### Aim
Each line from the one containing "1300, 1316), mode=Mode.INTERSECT)" through the one containing "if empty is" must be echoed exactly, endpoints included, and every other line omitted.

### Data lines
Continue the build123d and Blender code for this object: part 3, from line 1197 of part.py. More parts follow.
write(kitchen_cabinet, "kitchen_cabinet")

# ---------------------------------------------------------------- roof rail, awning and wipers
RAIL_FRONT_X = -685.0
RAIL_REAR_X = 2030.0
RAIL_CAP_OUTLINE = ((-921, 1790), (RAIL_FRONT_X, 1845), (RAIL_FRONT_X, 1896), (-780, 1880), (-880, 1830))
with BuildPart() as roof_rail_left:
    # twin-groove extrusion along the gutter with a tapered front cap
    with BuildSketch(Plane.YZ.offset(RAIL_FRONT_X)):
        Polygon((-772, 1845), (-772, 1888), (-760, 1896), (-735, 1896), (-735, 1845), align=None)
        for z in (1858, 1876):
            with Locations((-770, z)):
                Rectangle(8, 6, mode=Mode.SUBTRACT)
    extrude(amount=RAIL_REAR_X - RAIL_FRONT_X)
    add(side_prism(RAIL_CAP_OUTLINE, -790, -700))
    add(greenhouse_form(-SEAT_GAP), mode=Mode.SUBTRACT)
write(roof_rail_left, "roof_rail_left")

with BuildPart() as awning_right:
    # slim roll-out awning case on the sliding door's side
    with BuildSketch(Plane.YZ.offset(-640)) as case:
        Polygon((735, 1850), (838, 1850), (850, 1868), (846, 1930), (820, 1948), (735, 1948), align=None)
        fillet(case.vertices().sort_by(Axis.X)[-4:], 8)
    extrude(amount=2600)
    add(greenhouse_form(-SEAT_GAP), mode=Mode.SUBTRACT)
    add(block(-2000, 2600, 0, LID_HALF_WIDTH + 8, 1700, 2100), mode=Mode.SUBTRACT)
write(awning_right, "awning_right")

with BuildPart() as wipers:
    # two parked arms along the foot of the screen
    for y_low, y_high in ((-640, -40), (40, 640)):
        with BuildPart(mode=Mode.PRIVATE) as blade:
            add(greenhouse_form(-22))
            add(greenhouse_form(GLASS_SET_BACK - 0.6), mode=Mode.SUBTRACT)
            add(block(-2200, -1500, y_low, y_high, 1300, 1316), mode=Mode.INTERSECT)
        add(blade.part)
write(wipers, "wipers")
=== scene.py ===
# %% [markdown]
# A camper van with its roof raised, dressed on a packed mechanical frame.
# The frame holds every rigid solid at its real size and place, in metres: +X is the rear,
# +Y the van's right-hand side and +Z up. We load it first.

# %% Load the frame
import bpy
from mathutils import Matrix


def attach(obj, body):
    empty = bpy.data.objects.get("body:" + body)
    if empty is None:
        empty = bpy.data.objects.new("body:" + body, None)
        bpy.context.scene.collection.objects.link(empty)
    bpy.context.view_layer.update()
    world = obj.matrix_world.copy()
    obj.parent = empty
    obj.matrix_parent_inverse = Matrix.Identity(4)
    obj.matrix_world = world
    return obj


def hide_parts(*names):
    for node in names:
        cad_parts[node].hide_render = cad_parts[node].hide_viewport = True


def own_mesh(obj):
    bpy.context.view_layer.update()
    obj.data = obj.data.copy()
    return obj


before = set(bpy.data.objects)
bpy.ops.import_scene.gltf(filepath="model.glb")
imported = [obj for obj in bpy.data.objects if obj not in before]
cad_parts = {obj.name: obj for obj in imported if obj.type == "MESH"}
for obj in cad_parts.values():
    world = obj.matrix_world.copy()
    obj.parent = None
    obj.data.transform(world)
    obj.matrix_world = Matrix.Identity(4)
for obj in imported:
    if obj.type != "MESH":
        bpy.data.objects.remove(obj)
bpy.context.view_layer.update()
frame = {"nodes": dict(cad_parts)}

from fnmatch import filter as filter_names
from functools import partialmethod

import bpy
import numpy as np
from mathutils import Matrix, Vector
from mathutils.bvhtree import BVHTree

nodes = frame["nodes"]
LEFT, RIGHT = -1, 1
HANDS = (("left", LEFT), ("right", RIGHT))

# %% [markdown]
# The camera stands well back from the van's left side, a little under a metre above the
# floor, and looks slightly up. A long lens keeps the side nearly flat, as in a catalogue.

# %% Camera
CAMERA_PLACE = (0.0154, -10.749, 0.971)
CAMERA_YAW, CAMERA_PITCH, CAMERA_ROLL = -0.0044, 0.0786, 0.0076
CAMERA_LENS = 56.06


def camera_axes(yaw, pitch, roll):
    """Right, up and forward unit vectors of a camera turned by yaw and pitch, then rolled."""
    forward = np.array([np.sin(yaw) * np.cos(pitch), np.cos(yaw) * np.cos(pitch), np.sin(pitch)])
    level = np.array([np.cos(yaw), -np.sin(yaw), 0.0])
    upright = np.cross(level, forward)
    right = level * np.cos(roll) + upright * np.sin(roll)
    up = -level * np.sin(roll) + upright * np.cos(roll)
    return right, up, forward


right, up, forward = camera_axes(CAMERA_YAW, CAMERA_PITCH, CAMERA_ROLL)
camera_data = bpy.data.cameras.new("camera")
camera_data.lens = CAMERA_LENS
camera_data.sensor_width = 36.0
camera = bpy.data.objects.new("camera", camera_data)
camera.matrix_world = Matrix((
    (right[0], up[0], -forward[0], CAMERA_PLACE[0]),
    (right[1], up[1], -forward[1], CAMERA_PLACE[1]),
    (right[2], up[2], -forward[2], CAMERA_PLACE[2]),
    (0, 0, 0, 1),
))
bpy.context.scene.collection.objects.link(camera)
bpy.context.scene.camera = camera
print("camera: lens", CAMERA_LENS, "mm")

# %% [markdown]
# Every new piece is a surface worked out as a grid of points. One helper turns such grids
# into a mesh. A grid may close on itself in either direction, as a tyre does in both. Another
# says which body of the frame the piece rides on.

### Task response
            add(block(-2200, -1500, y_low, y_high, 1300, 1316), mode=Mode.INTERSECT)
        add(blade.part)
write(wipers, "wipers")
=== scene.py ===
# %% [markdown]
# A camper van with its roof raised, dressed on a packed mechanical frame.
# The frame holds every rigid solid at its real size and place, in metres: +X is the rear,
# +Y the van's right-hand side and +Z up. We load it first.

# %% Load the frame
import bpy
from mathutils import Matrix


def attach(obj, body):
    empty = bpy.data.objects.get("body:" + body)
    if empty is None:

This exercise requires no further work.